Cindy Mead took on the issue – one that has been debated in the ice fishing community for years –  after her daughter’s dog drowned in Brant Lake. The dog had wandered off and gotten into the open water created by a de-icer and was unable to get back on shore or on the adjacent ice and was later found deceased in the water.

De-icers, which are commonly referred to as “bubblers” or “ice-eaters,” are used by lakeside residents to protect their docks from ice damage in the winter. But as ice anglers often stated, Mead says in many cases they go too far and create dangerous conditions.

New York State has no regulation pertaining to de-icers, which add no chemicals to the water. Upon finding that out Mead went on a mission, reaching out to local and regional politicians and found that the issue can be addressed locally.

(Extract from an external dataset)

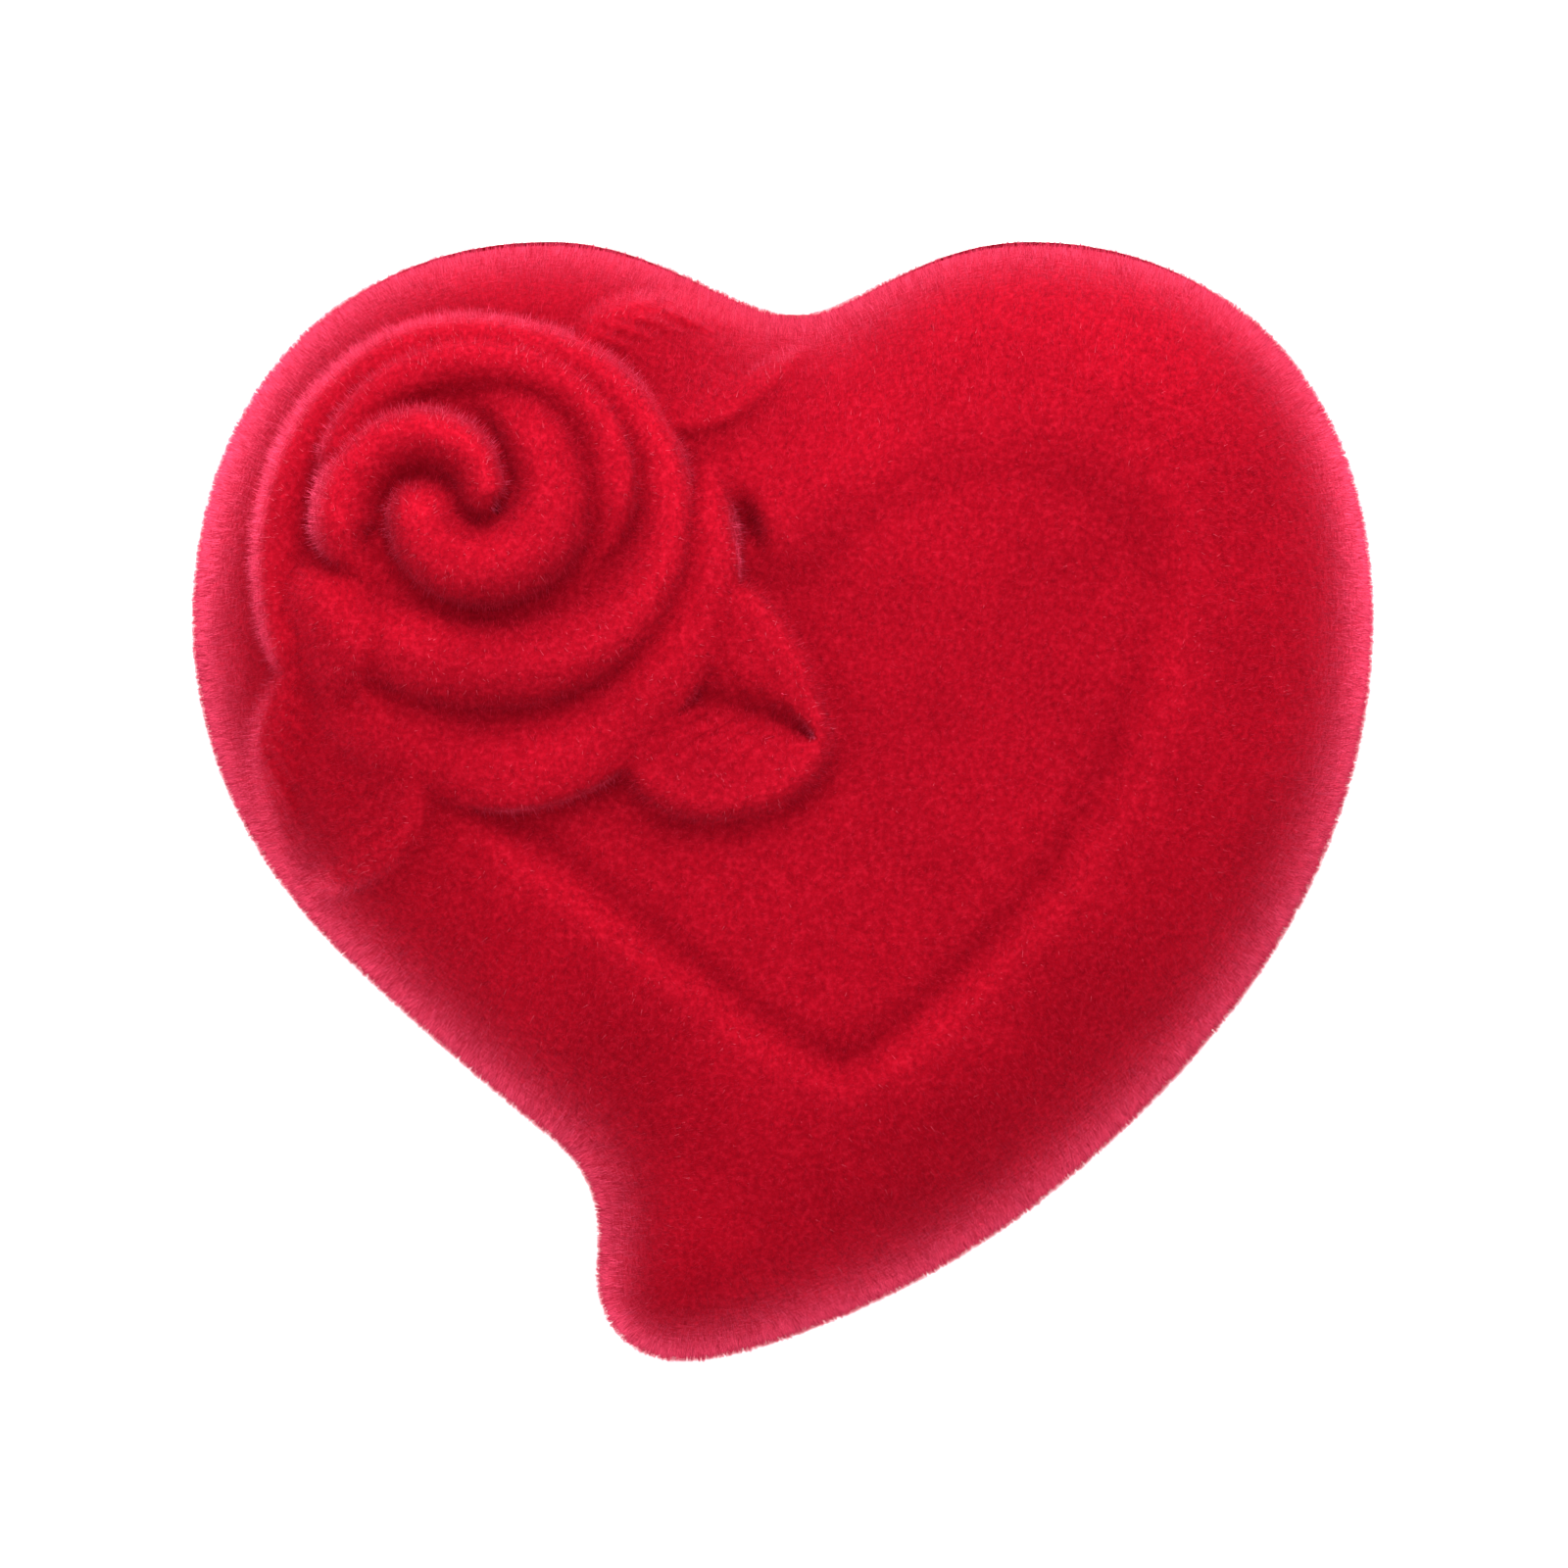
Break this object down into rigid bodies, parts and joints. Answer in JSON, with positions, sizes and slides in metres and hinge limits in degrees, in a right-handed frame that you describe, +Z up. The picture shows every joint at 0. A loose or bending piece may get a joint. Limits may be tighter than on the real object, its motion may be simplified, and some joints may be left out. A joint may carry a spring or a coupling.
{
  "type": "heart-shaped trinket box",
  "caption": "Flocked heart-shaped ring and trinket box with a curled tail, a rose in relief on its hinged lid, a satin lid liner and velvet ring pads",
  "frame": {"origin": "centre of the bounding box's underside, on the surface the box stands on", "axes": "+Z up, +Y to the hinge in the heart's notch, +X to the right lobe as seen from above with the notch at the back"},
  "size_m": [0.06, 0.057, 0.0382],
  "materials": {
    "red_flock": "matte",
    "cream_plastic": "satin",
    "stamped_steel": "satin",
    "spring_steel": "satin",
    "grey_card": "matte",
    "white_foam": "matte",
    "cream_velvet": "matte",
    "cream_satin": "satin"
  },
  "bodies": {
    "base": {"base_shell": "red_flock", "base_collar": "cream_plastic", "insert_board": "grey_card", "ring_pad_front": "white_foam", "ring_pad_rear": "white_foam", "pad_cover_front": "cream_velvet", "pad_cover_rear": "cream_velvet", "hinge_leaf_base": "stamped_steel", "hinge_pin": "stamped_steel", "snap_spring": "spring_steel"},
    "lid": {"lid_shell": "red_flock", "hinge_leaf_lid": "stamped_steel", "lid_liner_board": "grey_card", "lid_liner_foam": "white_foam", "lid_liner_satin": "cream_satin"}
  },
  "joints": [
    {"name": "lid_hinge", "type": "hinge", "parent": "base", "child": "lid", "pos_m": [0.0008, 0.02375, 0.01815], "axis": [-1, 0, 0], "range_deg": [0, 80], "deforming": ["snap_spring"]}
  ]
}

“It has to be at the town level. The town has to do an ordinance just like a dock ordinance,” Mead said. “I have found other towns – there’s a couple out on Lake Ontario, and in Minnesota, Michigan and New Jersey – they have town ordinances. So that’s how it’s gotta go through.”

Along with contacting politicians, Mead has started an online petition that has over 1,000 signatures, and gained momentum after her letter to the Editor was published in The Chronicle newspaper, in Glens Falls. She’s also updating her Facebook page regularly as she learns of more municipalities that regulate de-icers.

One of those is Little Sodus Bay, on Lake Ontario, where new rules that apply to de-icers are in place. Mead is modeling her requests to her town board in Horicon after Little Sodus Bay, where the rules require residents who use the devices to sign a liability waiver. Also, de-icers are not allowed within 300 feet of any public access area, nor can they create an area of open water larger than 20 feet from the dock they are protecting.

In addition, property owners using de-icers must have proper signage that warn of open water and have flashing amber lights that are visible at night.

Some municipalities go further and require that life preserver rings, ladders and long poles be accessible near the area being serviced by a de-icer.

Mead says her town supervisor was very receptive to the idea and that although she’ll be out of town for much of the winter, she provided the town leaders with a packet of all the information she gathered and is hoping an ordinance will be passed.

“What I’m suggesting is effective, easy and inexpensive,” she said. “This is what other towns have done. This is easy, how can anyone complain about this?”